Simply restoring the steering wheel of this Graham took Herculean levels of time and patience. Despite its near marble-like appearance, it’s nothing more exotic than painted black plastic. The finish is a clever mix of light and dark brown paint, combined with a wash in soapy water to get the desired effect. Sounds easy, right?
Flickinger, who is hardly a stranger to mechanical challenges, could simply not get it right. Each and every attempt resulted in a muddy mess. Finally, an “old timer” source of Graham knowledge pointed out his mistake: That soapy bath had to be a mix of water and Borax soap, no other kind would produce the desired effect.
As for the paint, the original coat used fish scales for shine and luster. With fishy car colors no longer available, matching the original paint required crushing and straining mica mineral chips using ladies’ stockings.
Who says car restoration isn’t a glamorous endeavor?
With Flickinger’s steering-wheel handiwork now in our hands, we guide the Graham along a test track that winds its way through the grounds of the N.B. Center. The bowl-like layout of the place is no accident, since it was formerly home to an outdoor theater. The screen remains and, as you’ve probably guessed, it has also been masterfully restored and is in full working order.
The Graham shuttles us along, past the machine shop, the fabrication and fabric shop buildings, the engine shop, and countless others. This really could be a working automobile factory, judging by the scale and complexity of it.
Rowing from second to third gear, the 8-cylinder engine putters merrily and doesn’t skip a beat. For a car that’s more than eight decades old, this Graham is wonderfully relaxing to drive.

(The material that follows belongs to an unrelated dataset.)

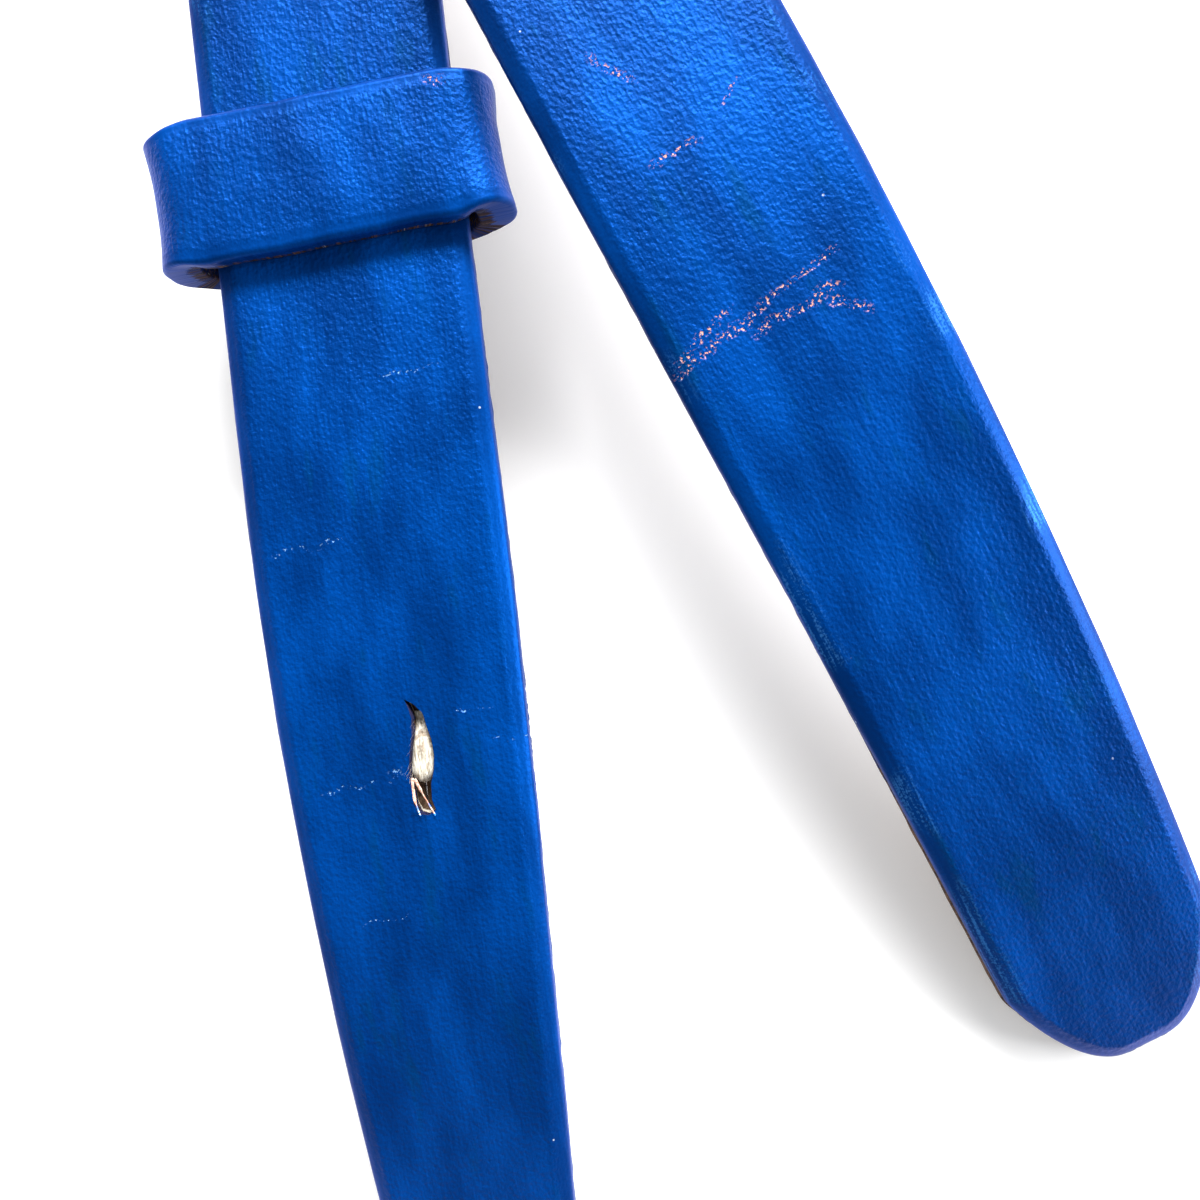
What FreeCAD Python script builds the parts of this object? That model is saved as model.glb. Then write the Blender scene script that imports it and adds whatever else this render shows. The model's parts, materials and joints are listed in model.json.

That shouldn’t come as a surprise, considering the Blue Streak is regarded as one of the most influential American cars of all time. Sure, the Duesenberg crowd gets all the glory, but this far more affordable sedan was nothing short of revolutionary when it arrived in 1932.
The fenders are fully enclosed and the radiator cap is tucked behind the swept-back grille, all of which lends a luxurious appearance to car that, in terms of price, was far closer to the Ford and Chevy crowd.
Gaining in confidence, we take a little more speed into corners and discover the steering and suspension are extremely balanced and stable. Credit goes to Graham’s clever rear “banjo” frame chassis, which runs the rear axle right through it, and springs mounted outside the frame, rather than directly underneath it. The result was a car that rode lower and, in turn, offered more cabin room, a better ride and superior handling than its rivals. Every automaker would eventually copy the Graham and, frankly, we love it too. However, with all of the restoration shops still to explore, our drive is curtailed to several hot laps.
Nicola Bulgari has a well-known passion for the Buick brand, a love that was first kindled when he was a boy growing up in post-World War II Italy. American cars, particularly Buicks, were what fueled his early passion. This eventually developed into a desire to buy and preserve cars that might otherwise be lost to history.
While it’s true that Roadmasters and Rivieras hold pride of place in the collection, they share garage space with Chrysler Imperials, Cadillacs, and a wide range of cars from the likes of Nash, Hudson and Oldsmobile, to name a few.
Each building at the Center is a treasure chest of classic cars, with parts arrayed in meticulous order. In the fabric shop, a seat from a 1942 Hudson is being dissected and rebuilt on a work bench. Every seat spring was once wrapped in burlap, to avoid squeaks and fabric tears. The same time consuming work is being done now, to bring the car back to as-new condition.
“We’ll spend $250,000 on a car that might be worth $40,000,” says Flickinger. “The point isn’t the value, it’s the history. Every single piece we make in-house, exactly as it was, even if you can’t see it. We’re saving history.”